Stem Cell Therapies
While stem cell therapies hold a great deal of promise for many rare diseases, there is still a lot that we don’t understand. Experimental stem cell therapies for various neurodegenerative and autoimmune diseases thus far have had mixed results.
Typically, stem cells are removed from the bone marrow, activated by a protein in the immune system called interferon gamma, and injected intravenously. The biggest problem is that these cells frequently don’t hit the target because they are trapped in other organs along the way.
Researchers from the University of California, Irvine (UCI) have conducted a new study utilizing a different approach to stem cell therapy. Their model has produced very positive results in mice with multiple sclerosis (MS).

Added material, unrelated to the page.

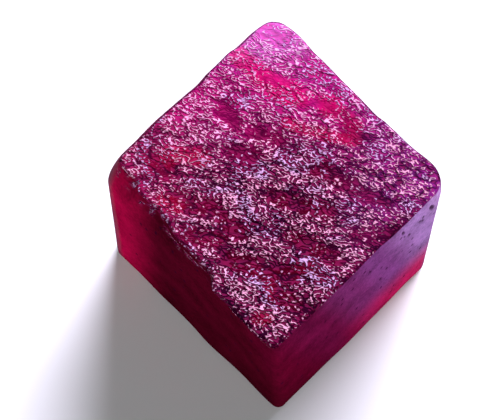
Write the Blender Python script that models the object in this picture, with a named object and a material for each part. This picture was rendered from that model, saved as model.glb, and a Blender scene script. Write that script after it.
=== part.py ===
"""A block of red beryl: one crystal, sawn to a rough cube on five sides.

The sixth side, on top, is the crystal's own skin: etched into wavy ridges and long grooves that
run slantwise over it.  The block is a grid whose rim is pulled down in rows to make the walls, and
every point is then moved by formula.  +X is east, +Y is north, and the block rests on z = 0 with
the middle of its box on the origin.
"""
import math

import bmesh
import bpy
from mathutils import Vector, noise

# ---- driving dimensions, in millimetres unless the name says otherwise ----
MM = 0.001
HEIGHT = 20.5                   # resting face to the general level of the rough top

# Plan corners, clockwise from the south-west one.  Each wall runs from its corner to the next:
# west, north, east, south.  The rim is where the top ends, and the walls lean out a little from
# below the rim's bevel down to the foot.
RIM_CORNERS = ((-9.96, -8.21), (-10.50, 10.39), (10.42, 9.76), (10.35, -10.43))
WALL_CORNERS = ((-10.40, -9.35), (-10.42, 10.28), (10.50, 9.70), (10.46, -10.26))
FOOT_CORNERS = ((-10.86, -9.86), (-10.46, 10.20), (10.84, 9.78), (10.90, -9.98))
RIM_RADII = (1.2, 1.5, 2.0, 0.6)
WALL_RADII = (1.3, 1.6, 1.8, 0.7)
FOOT_RADII = (1.2, 1.8, 1.1, 0.8)

# How far the rim strays from a straight edge: (share of the wall's length, outward distance).
RIM_WANDER = (
    ((0.30, 0.0), (0.45, -0.10), (0.52, -0.21), (0.60, -0.05), (0.72, 0.0), (0.78, -0.22), (0.90, -0.12)),
    ((0.05, 0.10), (0.14, 0.20), (0.26, 0.04), (0.45, -0.08), (0.60, -0.27), (0.655, -0.10), (0.77, -0.12),
     (0.90, 0.05)),
    ((0.10, 0.0), (0.25, 0.06), (0.42, -0.05), (0.60, 0.05), (0.85, 0.0)),
    ((0.03, 0.05), (0.11, 0.35), (0.25, 0.48), (0.335, 0.66), (0.385, -0.08), (0.60, 0.18), (0.70, -0.08),
     (0.83, 0.17), (0.875, -0.28), (0.93, -0.12)),
)
CORNER_FADE = 0.07              # share of a wall, at each end, over which its wandering dies away

# The broken south edge: below the rim it steps out on a narrow ledge, then slopes to the wall.
LEDGE_DEPTH = 0.9               # rim down to the ledge
LEDGE_SHARE = 0.45              # how much of the way out to the wall the ledge reaches
BEVEL_DEPTH_WEST = 3.2          # rim down to the wall, at the chipped south-west corner
BEVEL_DEPTH_EAST = 1.2          # the same at the sound corners

EDGE_ROUNDING = 0.35            # sawn edges around the top
FOOT_ROUNDING = 0.55            # worn edges around the resting face
WALL_WAVINESS = 0.18            # how far the sawn walls stray from flat

# The skin on top.
GRAIN_ANGLE = math.radians(27.0)    # direction of the ridges, from east towards north
RIDGE_SPACING = 2.1             # across the grain
RIDGE_STRETCH = 2.2             # how much longer a ridge is than wide
RIDGE_HEIGHT = 0.14
LUMP_SIZE = 1.15                # smaller lumps on the ridges
LUMP_HEIGHT = 0.06
GROOVE_WIDTH = 1.25
GROOVE_DEPTH = 0.16
GROOVES = (                     # each groove's start and end, as x, y, x, y
    (-3.93, 1.46, -2.02, 2.41), (-3.69, -0.93, -2.50, 0.02), (1.08, -1.51, 5.38, 0.74),
    (2.28, 2.89, 8.25, 4.56), (8.25, 0.98, 9.92, 2.89), (4.90, -2.60, 8.70, -1.41),
    (-1.78, -5.71, 1.56, -5.46), (2.50, -7.62, 7.30, -4.76), (-1.06, -8.33, 1.08, -6.90),
    (7.30, -6.66, 10.4, -6.42), (-7.50, -5.96, -6.10, -5.71), (1.30, 6.74, 2.50, 7.14),
    (-3.90, -6.86, -1.80, -6.16), (-6.75, 1.17, -5.00, 1.07),
)
FAR_CORNER_REACH = 4.6          # the north-west corner is a smooth shoulder this wide
FAR_CORNER_DROP = 0.7
EAST_CORNER_REACH = 2.6         # the north-east corner is only a little worn
EAST_CORNER_DROP = 0.4

# ---- fineness ----
TOP_CELLS = 46                  # grid cells along each side of the top
ROW_DEPTHS = (0.3, 0.65, 1.0, 1.4, 2.2, 3.6, 6.8, 10.6, 14.4, 17.8, 19.9)      # wall rows below the rim
FOOT_ROWS = (0.22, 0.05, 0.0)   # heights of the last rows, above the resting face

CRYSTAL_NAME = "crystal"
COLLECTION_NAME = "red_beryl"


def smooth_step(value, low, high):
    """0 below low, 1 above high, and a smooth rise between."""
    share = min(1.0, max(0.0, (value - low) / (high - low)))
    return share * share * (3.0 - 2.0 * share)


def along_knots(knots, share):
    """The height of a smooth line through the knots, level beyond the first and the last."""
    height = knots[0][1]
    for (start, low), (end, high) in zip(knots, knots[1:]):
        if share >= start:
            height = low + (high - low) * smooth_step(share, start, end)
    return height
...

In the UCI researcher’s mouse model, the nanotechnology which was derived from bone marrow stem cells actually reversed MS symptoms. Motor skills which had been lost were recovered and nerve damage was decreased. Additionally, the therapy was able to normalize the immune systems of the mice. This is something that current therapies have not been able to accomplish.
What did these researchers do differently? They utilized exosomes, taken from the stem cells. These are nano-sized particles which contain neuroprotective and anti-inflammatory RNA molecules and protein molecules. These exosomes were effectively able to pass through the blood-spinal cord barrier and get where they needed to go.
The results from this study was published in ACS Nano.
Several other studies are currently underway and a clinical trial of the therapy will begin in 2020. This first human trial will be conducted for Type 1 diabetes. If this trial continues to showcase the potential of this stem cell therapy, it will be investigated further in other autoimmune conditions, including MS.
Hopefully, this new approach to stem cell therapy will continue to show efficacy and potential for treating diseases such as multiple sclerosis.